General Tips on How to Cook Mussels

The general consensus is that you should use as little liquid as possible. Some even suggest that you don’t use any liquid at all as the mussels have their own liquid inside the shell. As soon as they are heated, they start opening and allow this liquid to come out. If you do use the waterless method, just be sure your pot is big enough to be able to toss the mussels every 20 seconds or so during the cooking.

So if you are doing a very big batch, then you might want to consider using some liquid so you don’t have to pick the pot up and shake it.

You can use any of the following ingredients:

    • water
    • broth
    • beer
    • white wine

Just as a note about white wine. The general rule of thumb is only use a wine that you would be happy drinking. You’ll only need at the most two cups, so you’ll have some left over after cooking. Cheers!

If you are going to use liquid, use as little as possible so as to not dilute the natural flavors of the mussels with excess liquids. Whatever liquids you decide to use, bring the liquids to a boil and then place the mussels in the boiling liquid. Be careful not to splash boiling water!
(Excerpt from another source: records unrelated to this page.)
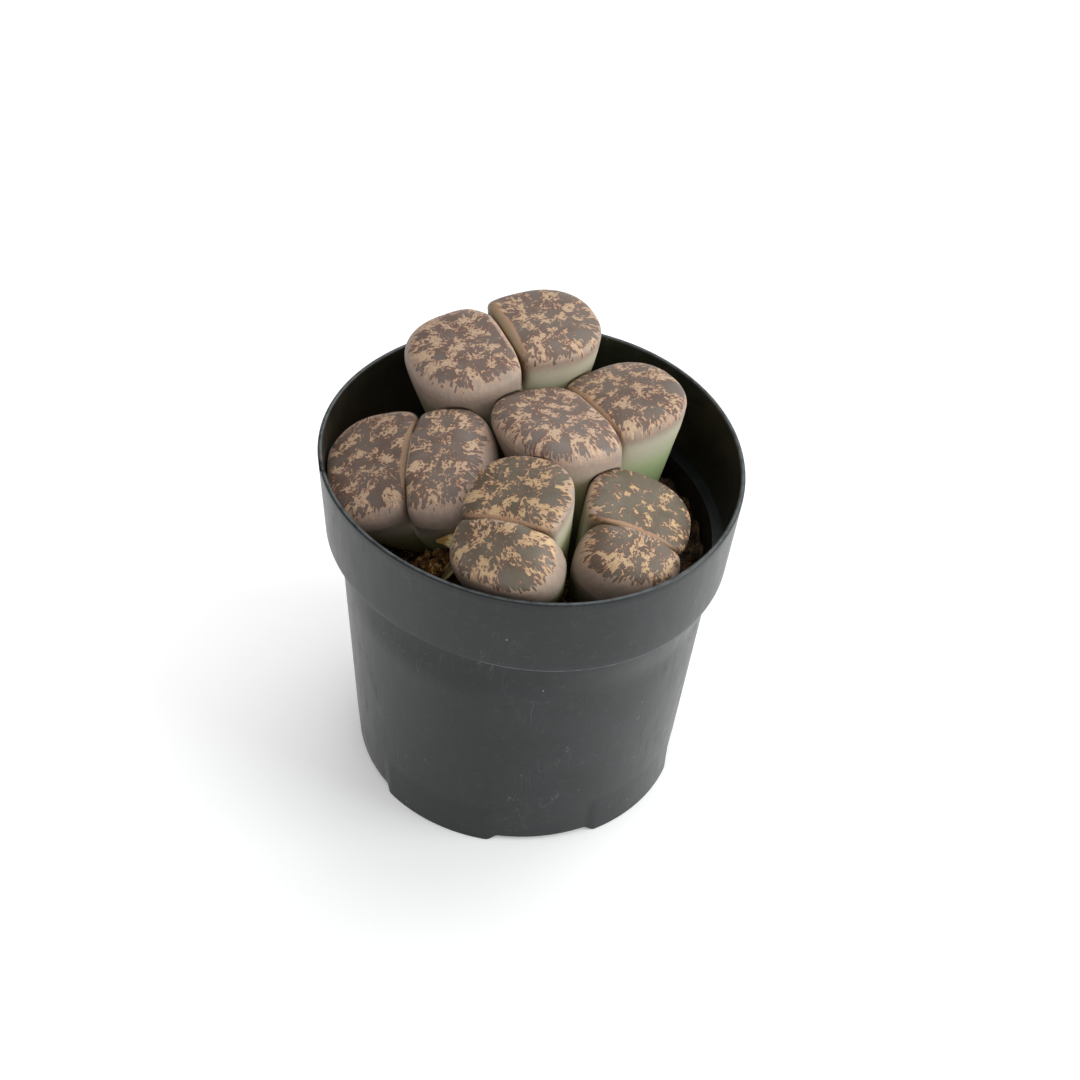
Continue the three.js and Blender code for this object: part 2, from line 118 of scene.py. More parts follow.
# Fine relief of the soil's top. scale: waves in a mm. It fades out at the pot's wall.
GRIT = Sizes(
    depth=0.55,
    grain_scale=0.8, grain_octaves=4, grain_share=1.6, grain_mean=0.7,
    lump_scale=0.35, lump_share=0.8,
    fades_from=0.97,
)
CRUMBS = Sizes(
    count=60,          # the solids' own crumbs
    fine_count=520,
    seed=20417,
    size=(0.8, 2.1),   # radius
    size_power=1.6,    # above 1: most of them are small
    fine_size=(0.35, 1.0),
    margin=3.6,        # bare edge along the pot
    fine_margin=1.2,
    fine_lift=0.35,    # share of a fine crumb's radius that lifts it out
    width=(0.6, 1.0),  # shares of its length
    thickness=(0.55, 0.9),
    tone=0.5,
    splits=2,          # how often the sphere's faces are split
    dents=((0.45, 1.7, (7.3, 0, 0)), (0.2, 4.1, (0, 3.1, 0))),  # depth, scale, step by crumb
    sharp_angle=50.0,
)

# ---------- plants ----------

LEAF = Sizes(
    around=216,
    crown_rows=56,
    body_rows=52,
    row_spacing=1.3,    # above 1: the body's rows are closer near the shoulder
    oval_exponent=2.3,
    corner_sharpness=13.0,
    far_from=0.5,       # share of the length where the far corner's own sharpness is full
    middle=0.42,        # place of the crown's middle, as a share of the depth
    inner_reach=1.7,
    crown_outside=2.8,  # exponents of the crown's curve
    crown_inside=4.0,
    inside_power=1.5,
    lip_from=0.5,
    lip_to=0.85,
    taper=1.15,
)
LEAF_ROWS = LEAF.crown_rows + LEAF.body_rows
LEAF_POINTS = LEAF_ROWS * LEAF.around + 2  # with the middle points of its two ends
FISSURE = Sizes(width=0.5, open_to=0.1, closed_from=0.3, overlap=1.3)
ROOT = Sizes(
    top_radius=3.2, tip_radius=1.4, length=9.0, sunk=3.0, sides=24, rows=12,
    ripple=0.05, ripples=9,
)
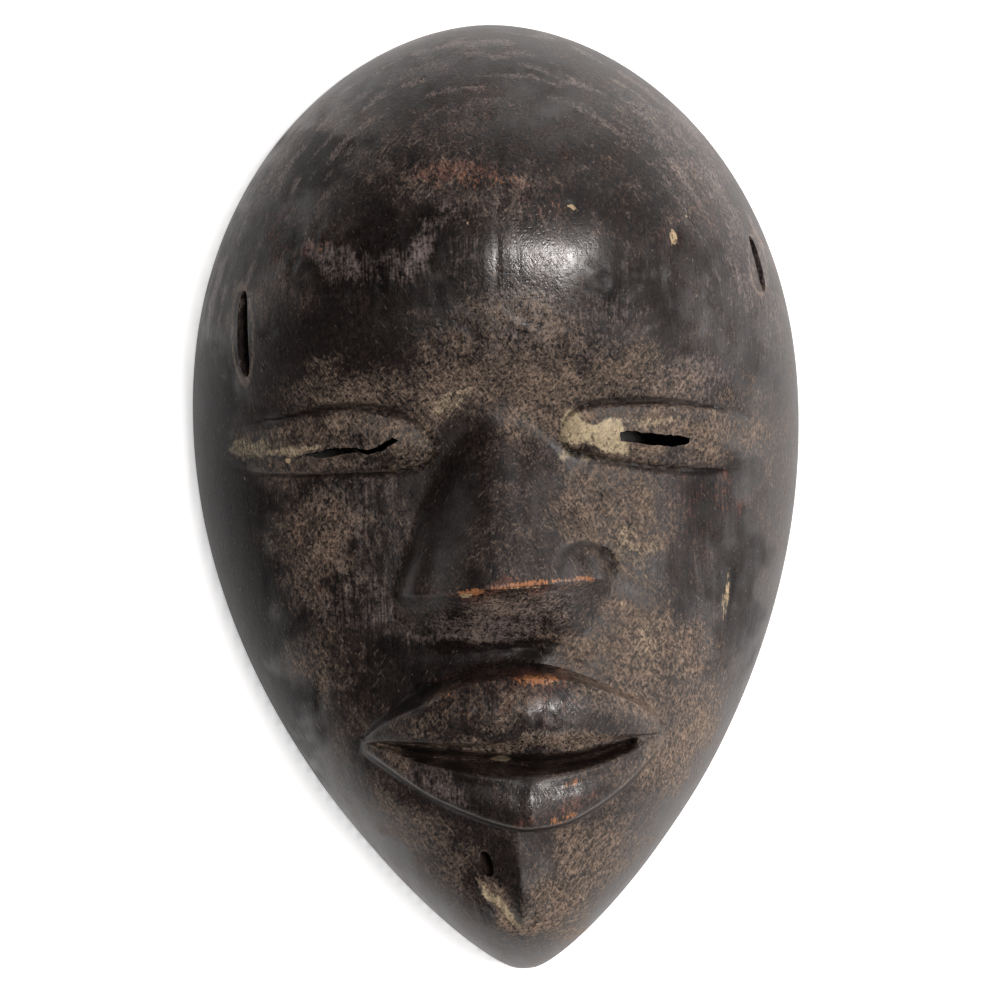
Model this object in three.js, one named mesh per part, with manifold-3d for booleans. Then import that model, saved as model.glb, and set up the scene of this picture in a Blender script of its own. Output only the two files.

Reduce heat to moderate and cook, stirring occasionally, until mussels open. Once the mussels are open, they are done. This can take anywhere from 3 to 10 minutes, depending on the size of the mussels. If you have mussels of differing sizes, you may want to remove mussels that open first so they don’t over cook, and leave the closed ones in a little longer until they open. Be sure to discard any mussels that don’t open.

Save the liquid from cooking the mussels. This is used in nearly all the recipes for preparing the mussels for serving.